2. Not reviewing your annual earnings statements

The Social Security Administration (SSA) issues all workers an annual earnings statement. It will summarize your wages and give you an estimate of what your retirement benefit might look like.

Many people don't bother to look at their earnings statements. But you should study yours carefully because underreported income could result in a lower Social Security benefit for you down the line.

Accessing your earnings statement, meanwhile, is pretty easy. If you're not yet 60, just create an account on the SSA's website to get that document.

If you're 60 or older, your earnings statement should come in the mail.

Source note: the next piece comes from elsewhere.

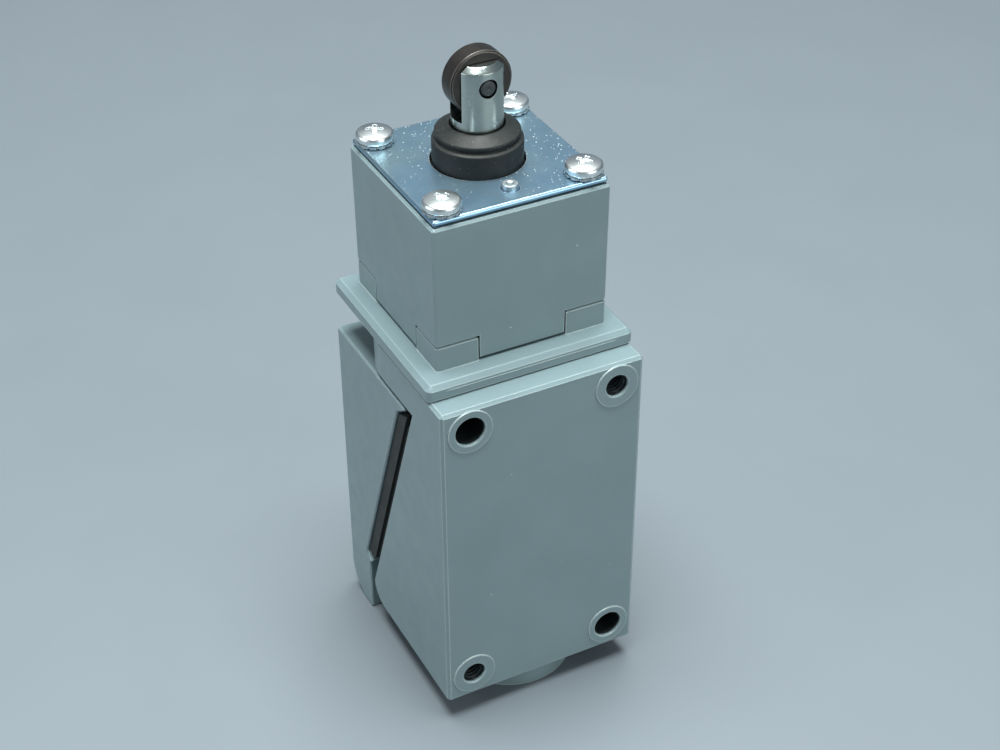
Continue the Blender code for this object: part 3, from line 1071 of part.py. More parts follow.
def make_terminal_block():
    """Moulded terminal block with four pockets, each with a socket clip and a screw terminal."""
    half = CAVITY_X - GAP
    piece = make_piece("terminal_block", block(
        (-half, TERMINAL_FRONT_Y, TERMINAL_BLOCK_BOTTOM), (half, TERMINAL_REAR_Y, TERMINAL_BLOCK_TOP)),
        MOULDING)
    floor = TERMINAL_REAR_Y - TERMINAL_FLOOR
    inner = CONTACT_X - STAB_WIDTH / 2 - GAP
    outer = half - TERMINAL_WALL
    cuts = []
    for x, z in STABS:
        side = math.copysign(1.0, x)
        xs = sorted((side * inner, side * outer))
        middle = z + STAB_THICKNESS / 2
        cuts.append(block((xs[0], TERMINAL_FRONT_Y - OVER, middle - TERMINAL_POCKET_HALF),
                          (xs[1], floor, middle + TERMINAL_POCKET_HALF)))
        cuts.append(rod(SMALL_SCREW_R + GAP, floor - OVER, floor + TERMINAL_SCREW_BITE + GAP,
                        (side * TERMINAL_X, 0, middle), "y", SMALL_STEPS))
    for z in TERMINAL_SCREW_HEIGHTS:
        cuts.append(rod(SMALL_SCREW_R + GAP, TERMINAL_FRONT_Y - OVER, TERMINAL_REAR_Y + OVER,
                        (0, 0, z), "y", SMALL_STEPS))
        cuts.append(rod(SMALL_SCREW_CAP_R + GAP, TERMINAL_FRONT_Y - OVER,
                        TERMINAL_FRONT_Y + SMALL_SCREW_CAP_H + GAP, (0, 0, z), "y", 20))
    boolean(piece, cuts)
    for index, (x, z) in enumerate(STABS):
        make_terminal(index + 1, math.copysign(1.0, x), z + STAB_THICKNESS / 2, floor)
    for number, z in enumerate(TERMINAL_SCREW_HEIGHTS, 1):
        seat = TERMINAL_FRONT_Y + SMALL_SCREW_CAP_H + GAP - SEAT_GAP
        pan_screw(f"terminal_block_screw_{number}", (0.0, 0.0, z), seat, SMALL_SCREW_CAP_R,
                  SMALL_SCREW_CAP_H, SMALL_SCREW_R, REAR_Y - REAR_SKIN - GAP, "y", ZINC_PLATE,
                  slot_cutter((0.0, 0.0, z), seat - SMALL_SCREW_CAP_H, SMALL_SLOT, SMALL_SCREW_CAP_R, "y"))


def make_terminal(number, side, z, floor):
    """One terminal: socket clip around the blade, screw and wire clamp."""
    rear = floor - GAP
    front = rear - CLIP_THICKNESS
    clip_x = sorted((side * (CONTACT_X - STAB_WIDTH / 2), side * (TERMINAL_X + CLAMP_HALF)))
    clip_half = TERMINAL_POCKET_HALF - GAP
    strap = block((clip_x[0], front, z - clip_half), (clip_x[1], rear, z + clip_half))
    clip = make_piece(f"socket_clip_{number}", strap, BRASS)
    leaf_x = sorted((side * (CONTACT_X - STAB_WIDTH / 2), side * (CONTACT_X + STAB_WIDTH / 2)))
    spring_gap = STAB_THICKNESS / 2 + GAP
    leaves = []
    for low in (spring_gap, -spring_gap - CLIP_THICKNESS):
        leaves.append(block((leaf_x[0], TERMINAL_FRONT_Y + CLIP_SETBACK, z + low),
                            (leaf_x[1], front + CLIP_THICKNESS / 2, z + low + CLIP_THICKNESS)))
    boolean(clip, leaves, "UNION")
    centre = (side * TERMINAL_X, 0.0, z)
    boolean(clip, [rod(SMALL_SCREW_R + GAP, front - GAP, rear + GAP, centre, "y", SMALL_STEPS)])
    clamp_rear = front - CLAMP_GAP
    clamp_x = side * TERMINAL_X
    clamp_shape = block((clamp_x - CLAMP_HALF + GAP, clamp_rear - CLAMP_THICKNESS, z - CLAMP_HALF),
                        (clamp_x + CLAMP_HALF, clamp_rear, z + CLAMP_HALF))
    clamp = make_piece(f"wire_clamp_{number}", round_edges(clamp_shape, CLAMP_EDGE), ZINC_PLATE)
    boolean(clamp, [rod(SMALL_SCREW_R + GAP, clamp_rear - CLAMP_THICKNESS - OVER,
                        clamp_rear + GAP, centre, "y",
                        SMALL_STEPS)])
    seat = clamp_rear - CLAMP_THICKNESS - SEAT_GAP
    cap_r = CLAMP_HALF - GAP
    pan_screw(f"terminal_screw_{number}", centre, seat, cap_r, SMALL_SCREW_CAP_H, SMALL_SCREW_R,
              floor + TERMINAL_SCREW_BITE, "y", ZINC_PLATE,
              slot_cutter(centre, seat - SMALL_SCREW_CAP_H, SMALL_SLOT, cap_r, "y"))


def make_ground_screw():
    """Green ground screw on top of the boss beside the conduit entry."""
    seat = SILL_Z + SEAT_GAP
    slot = slot_cutter(GROUND_SCREW, seat + SMALL_SCREW_CAP_H, SMALL_SLOT, SMALL_SCREW_CAP_R, "z")
    pan_screw("ground_screw", GROUND_SCREW, seat, SMALL_SCREW_CAP_R, SMALL_SCREW_CAP_H, SMALL_SCREW_R,
              SILL_Z - GROUND_SCREW_DEPTH, "z", GREEN_SCREW, slot)


def main():
    """Build every piece."""
    clear_scene()
    make_receptacle()
    make_switch_body()
    make_gasket()
    make_nameplate()
    make_body_screws()
    make_head()
    make_cover_plate()
    make_head_hardware()
    make_boot()
    make_bushing()
    make_plunger_group()
    make_springs()
    make_seals()
    make_contact_block()
    make_carrier_group()
    make_stationary_contacts()
    make_terminal_block()
    make_ground_screw()


main()
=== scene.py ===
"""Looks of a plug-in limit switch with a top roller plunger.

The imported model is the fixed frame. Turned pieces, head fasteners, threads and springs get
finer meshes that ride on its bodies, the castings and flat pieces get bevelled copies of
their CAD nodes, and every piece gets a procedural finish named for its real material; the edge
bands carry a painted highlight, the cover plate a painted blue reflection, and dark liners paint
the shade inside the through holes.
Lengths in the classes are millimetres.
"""
import logging
import math
from dataclasses import dataclass, field
from enum import Enum
from typing import Any

import bmesh
import bpy
import numpy as np
from mathutils import Matrix, Vector


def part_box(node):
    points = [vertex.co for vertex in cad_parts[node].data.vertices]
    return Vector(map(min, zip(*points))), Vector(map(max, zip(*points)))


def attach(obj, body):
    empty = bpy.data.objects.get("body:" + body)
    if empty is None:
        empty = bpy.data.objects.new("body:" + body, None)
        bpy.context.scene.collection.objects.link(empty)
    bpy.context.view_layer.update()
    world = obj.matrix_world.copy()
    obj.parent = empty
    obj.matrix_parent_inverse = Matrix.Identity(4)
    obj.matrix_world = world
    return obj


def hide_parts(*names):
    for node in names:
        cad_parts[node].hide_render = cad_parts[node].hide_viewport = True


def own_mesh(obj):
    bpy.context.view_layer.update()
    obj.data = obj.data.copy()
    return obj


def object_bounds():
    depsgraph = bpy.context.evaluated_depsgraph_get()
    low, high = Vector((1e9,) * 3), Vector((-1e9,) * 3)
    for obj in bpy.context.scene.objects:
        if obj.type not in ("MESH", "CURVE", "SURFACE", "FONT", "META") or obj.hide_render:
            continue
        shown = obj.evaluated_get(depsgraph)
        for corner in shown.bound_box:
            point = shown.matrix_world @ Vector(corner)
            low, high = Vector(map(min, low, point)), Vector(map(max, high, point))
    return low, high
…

But you can still log into your Social Security account and get that information online.

3. Not discussing your filing options with your spouse

When you're married, it's important to sync up with your spouse on your Social Security filing, rather than make that decision solo. That's because your filing choices have the potential to impact your spouse's senior income.

Let's say you and your spouse agreed that you'd work full-time to support your family financially while they'd stay home and raise your children. It may be that your spouse isn't entitled to a Social Security benefit of their own, but rather, a spousal benefit.

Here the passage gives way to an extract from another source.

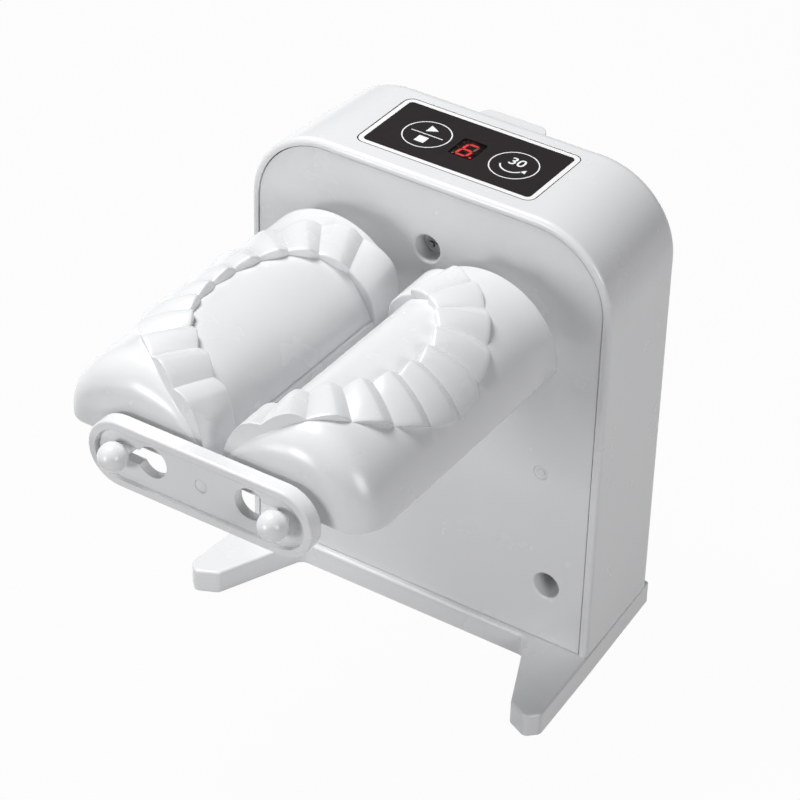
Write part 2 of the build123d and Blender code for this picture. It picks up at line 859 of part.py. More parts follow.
def tooth_flank(teeth, radius):
    """Half the angle, in radians, that a tooth of an involute gear takes up at a radius."""
    pitch_radius = gear_module * teeth / 2
    base_radius = pitch_radius * math.cos(math.radians(pressure_angle))
    half_at_pitch = (math.pi * gear_module / 2 - gear_backlash) / 2 / pitch_radius
    involute_at_pitch = math.tan(math.radians(pressure_angle)) - math.radians(pressure_angle)
    if radius <= base_radius:
        return half_at_pitch + involute_at_pitch
    angle = math.acos(base_radius / radius)
    return half_at_pitch + involute_at_pitch - (math.tan(angle) - angle)


def gear_outline(teeth, first_tooth):
    """Corner points of a gear around its own centre, with one tooth at the angle first_tooth."""
    pitch_radius = gear_module * teeth / 2
    root = pitch_radius - gear_dedendum * gear_module
    tip = pitch_radius + gear_addendum * gear_module
    flank = [pitch_radius + share * gear_module for share in gear_flank_points]
    radii = [root, *flank, tip]
    points = []
    for tooth in range(teeth):
        middle = first_tooth + 2 * math.pi * tooth / teeth
        for radius in radii:
            points.append((radius, middle - tooth_flank(teeth, radius)))
        for radius in reversed(radii):
            points.append((radius, middle + tooth_flank(teeth, radius)))
    return [(radius * math.cos(angle), radius * math.sin(angle)) for radius, angle in points]


def gear_teeth_at(x, z, teeth, first_tooth, y_from, y_to):
    """The toothed disc of a gear whose axis runs along Y through a point."""
    with BuildSketch(front_plane(y_from)) as disc:
        with BuildLine():
            Polyline(*[(x + px, z + pz) for px, pz in gear_outline(teeth, first_tooth)], close=True)
        make_face()
    extrude(disc.sketch, amount=y_from - y_to)


def turned_blank(side, radius, rear, front, nose):
    """A round bar on the roller's axis from rear to front, with its front edge rounded to nose."""
    x = side * roller_axis_x
    with BuildSketch(Plane.XY.offset(roller_axis_z)) as half:
        with BuildLine():
            Polyline((x + radius, -front + nose), (x + radius, -rear), (x, -rear), (x, -front))
            Line((x, -front), (x + radius - nose, -front))
            middle = nose * math.sqrt(0.5)
            ThreePointArc(
                (x + radius - nose, -front),
                (x + radius - nose + middle, -front + nose - middle),
                (x + radius, -front + nose),
            )
        make_face()
    return revolve(
        half.sketch,
        axis=Axis((x, 0, roller_axis_z), (0, 1, 0)),
        mode=Mode.PRIVATE,
    )


def blank_radius(y):
    """Radius of the roller's round surface at a depth, which falls away at the rounded nose."""
    into_nose = (roller_nose - roller_front) - y
    if into_nose <= 0:
        return roller_radius
    return roller_radius - roller_nose + math.sqrt(roller_nose**2 - min(into_nose, roller_nose) ** 2)


def mould_point(side, plan_radius, turn, radius):
    """A point of the mould: turn runs from -1 to 1 around the dish, seen from above, and radius is
    its distance from the roller's axis."""
    fold = roller_axis_x - roller_radius * math.cos(math.radians(fold_edge_angle))
    angle = turn * math.acos(fold / plan_radius)
    reach = plan_radius * math.cos(angle)
    round_roller = math.acos((roller_axis_x - reach) / roller_radius)
    y = -mould_y + plan_radius * math.sin(angle)
    if radius is None:
        radius = min(roller_radius, blank_radius(y)) - band_bite
    return Vector(
        side * (roller_axis_x - radius * math.cos(round_roller)),
        y,
        roller_axis_z + radius * math.sin(round_roller),
    )


def pleated_band(side):
    """The raised crimping band: pleats between two circles of the dish, as one faceted solid."""
    middle_radius = (mould_inner_radius + mould_outer_radius) / 2
    valley_in = roller_radius + mould_inner_rise
    crest_in = min(valley_in + mould_inner_wave, crest_radius)
    stations = []
    for pleat in range(pleats):
        stations.append((pleat, False))
        stations.append((pleat + pleat_lean, True))
    stations.append((pleats, False))
    rings = []
    for place, is_crest in stations:
        turn = 2 * place / pleats - 1
        inner = crest_in if is_crest else valley_in
        outer = crest_radius if is_crest else roller_radius
        rings.append(
            [
                mould_point(side, mould_inner_radius - band_foot_inset, turn, None),
                mould_point(side, mould_inner_radius, turn, inner),
                mould_point(side, middle_radius, turn, (inner + outer) / 2),
                mould_point(side, mould_outer_radius, turn, outer),
                mould_point(side, mould_outer_radius, turn, None),
            ]
        )
    faces = []
    for first, second in zip(rings, rings[1:]):
        for corner in range(len(first)):
            following = (corner + 1) % len(first)
            faces.append(Face(Wire.make_polygon([first[corner], first[following], second[following]])))
            faces.append(Face(Wire.make_polygon([first[corner], second[following], second[corner]])))
    for ring in (rings[0], rings[-1]):
        for corner in range(1, len(ring) - 1):
            faces.append(Face(Wire.make_polygon([ring[0], ring[corner], ring[corner + 1]])))
    return Solid(Shell(faces))


mesh_angle = math.atan2(pinion_z - roller_axis_z, pinion_x + roller_axis_x)
tooth_pitch = 2 * math.pi / gear_teeth
tooth_offset = round(mesh_angle / tooth_pitch) * tooth_pitch - mesh_angle
pinion_phase = mesh_angle + math.pi - tooth_offset * gear_teeth / pinion_teeth + math.pi / pinion_teeth

for side, name in sides:
    axis_x = side * roller_axis_x

    # Roller: a hollow half-round moulding with its share of the mould on the round side
    with BuildPart() as roller_body:
        add(turned_blank(side, roller_radius, roller_rear, roller_front, roller_nose))
        block(
            axis_x - 2 * roller_radius,
            axis_x + 2 * roller_radius,
            -roller_front - 1,
            -roller_rear + 1,
            roller_flat_z - 2 * roller_radius,
            roller_flat_z,
            mode=Mode.SUBTRACT,
        )
        flat_edges = roller_body.faces().sort_by(Axis.Z)[0].edges()
        fillet(flat_edges.filter_by(lambda edge: edge.center().Y < -roller_rear - 1), roller_edge_round)
        # Shallow floor of the mould, inside the band and behind the lip at the fold
        with BuildSketch(Plane.XY.offset(roller_axis_z)) as floor_plan:
            with Locations((0, -mould_y)):
                Circle(mould_inner_radius - mould_floor_inset)
            fold_lip = roller_axis_x - roller_radius * math.cos(math.radians(fold_lip_angle))
            with Locations((side * (fold_lip - mould_outer_radius), -mould_y)):
                Rectangle(2 * mould_outer_radius, 2 * mould_outer_radius, mode=Mode.SUBTRACT)
        floor_cut = extrude(floor_plan.sketch, amount=2 * roller_radius, mode=Mode.PRIVATE)
        floor_radius = roller_radius - mould_recess
        floor_core = turned_blank(side, floor_radius, roller_rear - 1, roller_front + 1, roller_nose)
        add(floor_cut - floor_core, mode=Mode.SUBTRACT)
        add(pleated_band(side))
        inner_radius = roller_radius - roller_wall
        add(
            turned_blank(
                side,
                inner_radius,
                roller_rear + roller_wall,
                roller_front - roller_wall,
                roller_nose - roller_wall,
            ),
            mode=Mode.SUBTRACT,
        )
        # Hub that takes the drive shaft, and a boss for the end pin
        bar_y(axis_x, roller_axis_z, hub_radius, -hub_end, -hub_end - hub_length)
        boss_end = roller_front - roller_wall - nose_boss_length
        bar_y(axis_x, roller_axis_z, nose_boss_radius, -roller_front + 1, -boss_end)
        block(
            axis_x - nose_boss_radius,
            axis_x + nose_boss_radius,
            -roller_front,
            -boss_end,
            roller_axis_z - nose_boss_radius,
            roller_flat_z,
            mode=Mode.SUBTRACT,
        )
        flatted_bar_y(
            axis_x,
            roller_axis_z,
            shaft_radius + drive_fit,
            shaft_flat + drive_fit,
            -hub_end,
            -hub_end - shaft_in_roller,
            mode=Mode.SUBTRACT,
        )
        bar_y(
            axis_x,
            roller_axis_z,
            pin_shank_radius,
            -roller_front,
            -roller_front + pin_shank_length,
            mode=Mode.SUBTRACT,
        )
    save(roller_body, name + "_roller_body")

    # Flat cover snapped into the underside of the roller
    with BuildPart() as roller_cover:
        add(
            turned_blank(
                side,
                inner_radius - cover_gap,
                roller_rear + roller_wall + cover_gap,
                roller_front - roller_wall - cover_gap,
                roller_nose - roller_wall,
            )
        )
        block(
            axis_x - roller_radius,
            axis_x + roller_radius,
            -roller_front,
            -roller_rear,
            roller_flat_z,
            roller_flat_z + cover_thickness,
            mode=Mode.INTERSECT,
        )
        bar_y(
            axis_x,
            roller_axis_z,
            hub_radius + cover_gap,
            -roller_rear,
            -hub_end - hub_length - cover_gap,
            mode=Mode.SUBTRACT,
        )
        bar_y(
            axis_x,
            roller_axis_z,
            nose_boss_radius + cover_gap,
            -roller_front,
            -boss_end + cover_gap,
            mode=Mode.SUBTRACT,
        )
    save(roller_cover, name + "_roller_cover")

    # End pin: a shank in the roller's nose, a neck for the link plate and a ball head
    with BuildPart() as end_pin:
        bar_y(axis_x, roller_axis_z, pin_shank_radius, -roller_front + pin_shank_length, -roller_front)
        bar_y(axis_x, roller_axis_z, neck_radius, -roller_front, -ball_y)
        with Locations((axis_x, -ball_y, roller_axis_z)):
            Sphere(ball_radius)
    save(end_pin, name + "_end_pin")

    # Drive shaft: flats in the roller and in the gear, and a thin journal behind
    with BuildPart() as drive_shaft:
        shaft_tip = -hub_end - shaft_in_roller
        flatted_bar_y(axis_x, roller_axis_z, shaft_radius, shaft_flat, shaft_tip, -hub_end)
        bar_y(axis_x, roller_axis_z, shaft_radius, -hub_end, gear_hub_front)
        flatted_bar_y(axis_x, roller_axis_z, shaft_radius, shaft_flat, gear_hub_front, gear_hub_rear)
        bar_y(axis_x, roller_axis_z, journal_radius, gear_hub_rear, shaft_rear)
        clip_front = bush_boss_front + rear_bush_length + bush_play
        with BuildSketch(front_plane(clip_front)) as groove:
            with Locations((axis_x, roller_axis_z)):
                Circle(journal_radius + 1)
                Circle(clip_groove_radius, mode=Mode.SUBTRACT)
        extrude(amount=-clip_thickness, mode=Mode.SUBTRACT)
    save(drive_shaft, name + "_drive_shaft")

    # Spur gear on the flatted part of the shaft
    with BuildPart() as roller_gear:
        gear_teeth_at(axis_x, roller_axis_z, gear_teeth, 0, gear_y, gear_y + gear_width)
        bar_y(axis_x, roller_axis_z, gear_hub_radius, gear_hub_front, gear_hub_rear)
        flatted_bar_y(
            axis_x,
            roller_axis_z,
            shaft_radius + drive_fit,
            shaft_flat + drive_fit,
            gear_hub_front,
            gear_hub_rear,
            mode=Mode.SUBTRACT,
        )
    save(roller_gear, name + "_gear")

    # Spring clip that keeps the shaft from sliding out
    with BuildPart() as shaft_clip:
        bar_y(axis_x, roller_axis_z, clip_radius, clip_front, clip_front + clip_thickness)
        bar_y(
            axis_x,
            roller_axis_z,
            clip_groove_radius,
            clip_front,
            clip_front + clip_thickness,
            mode=Mode.SUBTRACT,
        )
        block(
            axis_x - clip_mouth / 2,
            axis_x + clip_mouth / 2,
            clip_front,
            clip_front + clip_thickness,
            roller_axis_z - clip_radius - 1,
            roller_axis_z,
            mode=Mode.SUBTRACT,
        )
    save(shaft_clip, name + "_shaft_clip")

# Pinion and the output shaft of the gearbox that it is pressed on
with BuildPart() as motor_pinion:
    gear_teeth_at(pinion_x, pinion_z, pinion_teeth, pinion_phase, gear_y, gear_y + gear_width)
    bar_y(pinion_x, pinion_z, pinion_hub_radius, gear_y, gear_y + pinion_hub_length)
    bar_y(
        pinion_x,
        pinion_z,
        motor_shaft_radius,
        gear_y,
        gear_y + pinion_hub_length,
        mode=Mode.SUBTRACT,
    )
save(motor_pinion, "motor_pinion")

with BuildPart() as motor_shaft:
    bar_y(pinion_x, pinion_z, motor_shaft_radius, gear_y, frame_back + motor_shaft_depth - 1)
save(motor_shaft, "motor_shaft")

# Link plate: a rimmed plate that hooks over the necks of both end pins through its keyholes
with BuildPart() as link_plate:
    plate_length = 2 * (roller_axis_x + plate_radius)
    with BuildSketch(front_plane(-plate_front)):
        with Locations((0, plate_centre_z)):
            SlotOverall(plate_length, 2 * plate_radius)
    extrude(amount=-plate_thickness)
    fillet(link_plate.faces().sort_by(Axis.Y)[0].edges(), plate_edge_round)
    with BuildSketch(front_plane(-plate_front)):
        with Locations((0, plate_centre_z)):
            SlotOverall(plate_length - 2 * plate_rim, 2 * (plate_radius - plate_rim))
    extrude(amount=-plate_rim_height, mode=Mode.SUBTRACT)
    neck_seat = neck_radius + running_fit
    for side in (-1, 1):
        bar_y(
            side * keyhole_x,
            roller_axis_z,
            keyhole_radius,
            -plate_front,
            -plate_front + plate_thickness,
            mode=Mode.SUBTRACT,
        )
        bar_y(
            side * roller_axis_x,
            roller_axis_z,
            neck_seat,
            -plate_front,
            -plate_front + plate_thickness,
            mode=Mode.SUBTRACT,
        )
        block(
            side * keyhole_x,
            side * roller_axis_x,
            -plate_front,
            -plate_front + plate_thickness,
            roller_axis_z - neck_seat,
            roller_axis_z + neck_seat,
            mode=Mode.SUBTRACT,
        )
    floor_y = -plate_front + plate_rim_height
    bar_y(0, plate_centre_z, gate_mark_radius, floor_y, floor_y + gate_mark_depth, mode=Mode.SUBTRACT)
save(link_plate, "link_plate")
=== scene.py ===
import math

import bmesh
import bpy
from mathutils import Matrix, Vector


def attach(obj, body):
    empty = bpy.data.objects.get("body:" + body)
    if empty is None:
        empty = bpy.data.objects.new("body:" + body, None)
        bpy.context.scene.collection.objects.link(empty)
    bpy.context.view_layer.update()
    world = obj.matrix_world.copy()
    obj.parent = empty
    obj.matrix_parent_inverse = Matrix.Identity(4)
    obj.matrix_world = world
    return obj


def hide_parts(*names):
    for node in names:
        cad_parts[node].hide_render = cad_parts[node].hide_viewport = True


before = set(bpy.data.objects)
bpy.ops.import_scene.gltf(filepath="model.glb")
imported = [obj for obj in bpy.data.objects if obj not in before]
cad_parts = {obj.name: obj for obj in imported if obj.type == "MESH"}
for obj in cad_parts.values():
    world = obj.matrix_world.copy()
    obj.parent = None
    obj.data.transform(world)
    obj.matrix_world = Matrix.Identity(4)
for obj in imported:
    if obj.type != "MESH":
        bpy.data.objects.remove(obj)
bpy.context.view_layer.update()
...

That spousal benefit could be worth up to 50% of what you collect. So if you file for Social Security early and slash your benefit, your spouse could end up with a smaller benefit, too.

Similarly, once you pass away, your spouse will be entitled to survivors benefits. Those will equal 100% of your monthly benefit. But if you reduce that benefit with an early filing, it will leave your spouse with that much less income in your absence.

Social Security will likely play an important role in your retirement. Avoiding these mistakes could help you make the most of the program and score a benefit that does a better job of covering your needs.